There are a few professions that will be strongly interested in using ESPNDB to further their knowledge and understanding of sports. Sports historians are one group of individuals that may find ESPNDB to be very helpful in their research. According to Education-Portal.com, sports historians must have excellent research skills, as they search for historical professional sports data. ESPNDB will be a strong aid for these employees, as it will provide faster researching for them and give them more accurate data on past professional sports' athletes and coaches. Another profession that it would highly benefit to use ESPNDB would be sports journalists or columnists. By using ESPNDB, their prewriting times will decrease dramatically, as they are able to search and contrast players easier and will be assured with more confidence of their results. Above all us, EPSNDB will be of extreme importance to the average fan and blogger, as they want to locate data and discuss it with other fans. They can be assured that all of the information that they want is on the one site, rather than searching all over the internet for different sites. This is a key idea for many individuals, as time is usually in their strongest interest. ESPNDB will help in many areas no doubt, but these are individuals that it should be of the greatest importance to.
The advent of online databases has revolutionized the way our society obtains and stores information. ESPNDB has had an enormous impact on the people who avidly follow sports and seek out more information about their favorite players, teams, and coaches. Jim Noel has equated the website to a competitor with Wikipedia by stating "Wikipedia has experienced tremendous growth over the last five years ... and we believe that we can offer a better, more definitive, more credible resource for finding facts and figures and information than anybody else" (http://www.mediapost.com/publications/?fa=Articles.showArticle&art_aid=104294). This statement is a bold challenge to the juggernaut that is Wikipedia. ESPNDB still lacks key features which give Wikipedia a significant edge when it comes to user interaction. Unlike Wikipedia, which allows any user to alter information contained within the site, ESPNDB only allows ESPNDB paid employees to alter the websites content. This means that while the information may be one hundred percent creditable, it will lack almost instantaneous updating of information that users enjoy on Wikipedia. This is a potentially serious problem for ESPNDB because they could fall seriously behind in content, and could become financially unsound because the employees are paid, unlike Wikipedia who enjoys an almost unending amount of users willing to update information for free.
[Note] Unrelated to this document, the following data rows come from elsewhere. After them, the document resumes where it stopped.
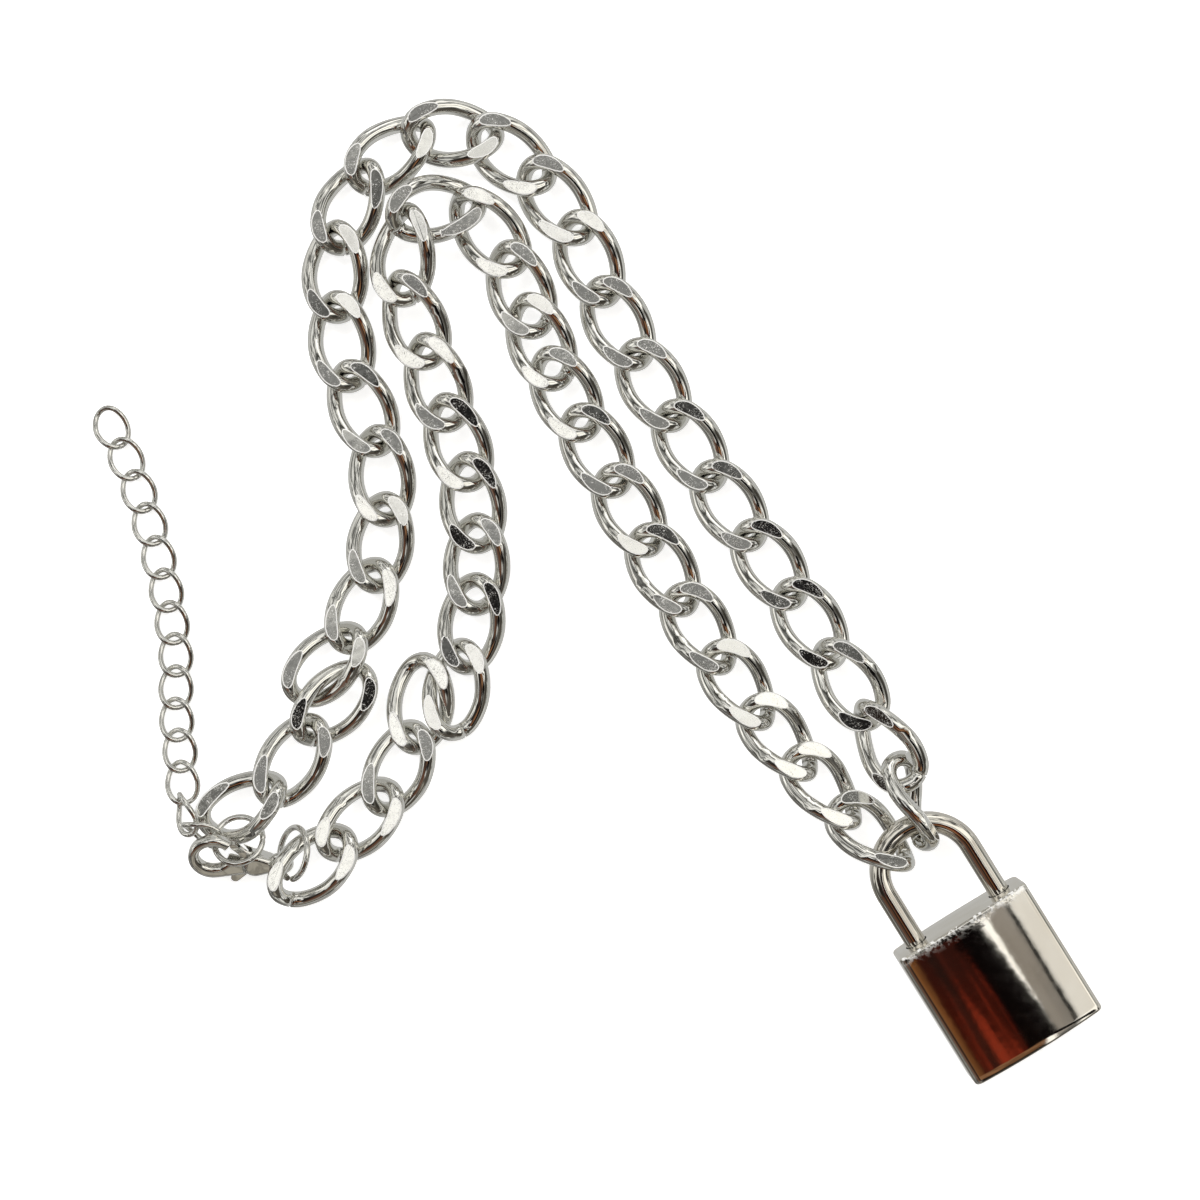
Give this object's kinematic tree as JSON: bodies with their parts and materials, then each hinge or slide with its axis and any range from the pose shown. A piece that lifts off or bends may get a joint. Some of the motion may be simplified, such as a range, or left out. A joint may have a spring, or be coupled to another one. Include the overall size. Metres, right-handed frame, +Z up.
{
  "type": "padlock pendant necklace",
  "caption": "Curb-chain necklace with a plain padlock pendant, a lobster clasp and an extender chain.",
  "frame": {"origin": "on the surface that the necklace lies on, below the middle of its plan", "axes": "+Z up, away from the surface; +X to the reader's right and +Y away from the reader, with the padlock at the lower right and the extender at the lower left"},
  "size_m": [0.1342, 0.1306, 0.0092],
  "materials": {
    "chain_metal": "polished silver-coloured metal with lightly brushed flats",
    "extender_metal": "bright silver-coloured wire",
    "ring_metal": "bright silver-coloured wire",
    "clasp_metal": "cast and polished silver-coloured metal",
    "padlock_metal": "mirror-polished silver-coloured metal",
    "shackle_metal": "mirror-polished silver-coloured metal"
  },
  "bodies": {
    "necklace": {"curb_chain_outer": "chain_metal", "curb_chain_inner": "chain_metal", "extender_chain": "extender_metal", "jump_ring_extender": "ring_metal", "jump_ring_clasp": "ring_metal", "clasp_body": "clasp_metal", "padlock_shackle": "shackle_metal"},
    "padlock": {"padlock_body": "padlock_metal"},
    "lever": {"clasp_lever": "clasp_metal"}
  },
  "joints": [
    {"name": "padlock_opens", "type": "slide", "parent": "necklace", "child": "padlock", "axis": [0.527, -0.8499, 0], "range_m": [0, 0.004]},
    {"name": "lever_hinge", "type": "hinge", "parent": "necklace", "child": "lever", "pos_m": [-0.04491, -0.03676, 0.00222], "axis": [0.1003, -0.5082, 0.8554], "range_deg": [0, 16], "stiffness_Nm_per_rad": 0.001}
  ]
}
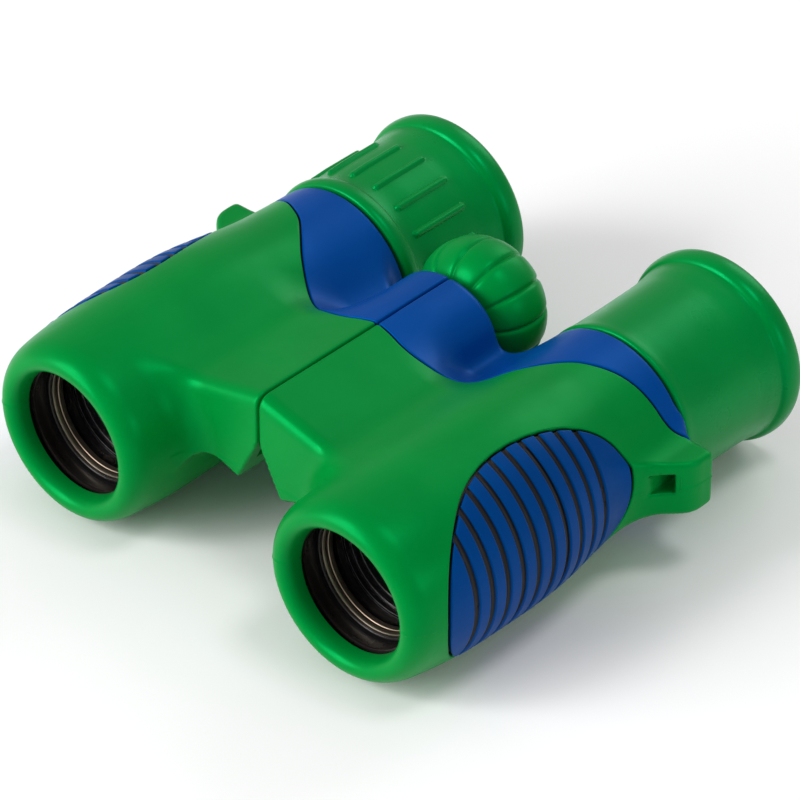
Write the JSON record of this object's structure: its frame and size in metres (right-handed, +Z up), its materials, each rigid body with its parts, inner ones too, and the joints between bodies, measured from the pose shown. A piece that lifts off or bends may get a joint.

This factor could significantly affect the people who use online databases because the freedom of use does not exist within the ESPN database. ESPNDB also have a long way to go in developing the type of people driven database that Wikipedia enjoys. ESPNDB is striving to get all sports fans to go to their database to get the most information about all things sports. This will be a problem however because the site only contains only around 500 pages of information. Compared to their biggest competitor which is Wikipedia this could be severely debilitating, when it comes to getting people interested in using ESPNDB exclusively. The chart below shows the vast scope of ESPNDB's largest competitor. http://upload.wikimedia.org/wikipedia/commons/9/9f/AR_web_all-spreads_24mar11_72_FINAL.pdf
When the chart above is considered it becomes very clear that for ESPNDB to have profound effects on people they must exceed the effects of sites such as Wikipedia. They must allow people from all different countries to come together to discuss the information provided and without allowing the users the power to edit the site, and without enough information uploaded to view this it will become impossible for ESPNDB.
While the effects of ESPNDB will be very important to many different people, the effects on the current business processes of database competitors are even more important. One profound difference between ESPNDB and its competitors is the nature of the staffing involved with the database. ESPNDB only allows paid employees to alter the information and content of the online database. This means that they will have significantly higher costs associated with running the database as opposed to user ran databases on the web. Below is a chart which shows the salaries of these employees. ( http://www.simplyhired.com/a/salary/search/q-edito+espndb/lbristol,+ct)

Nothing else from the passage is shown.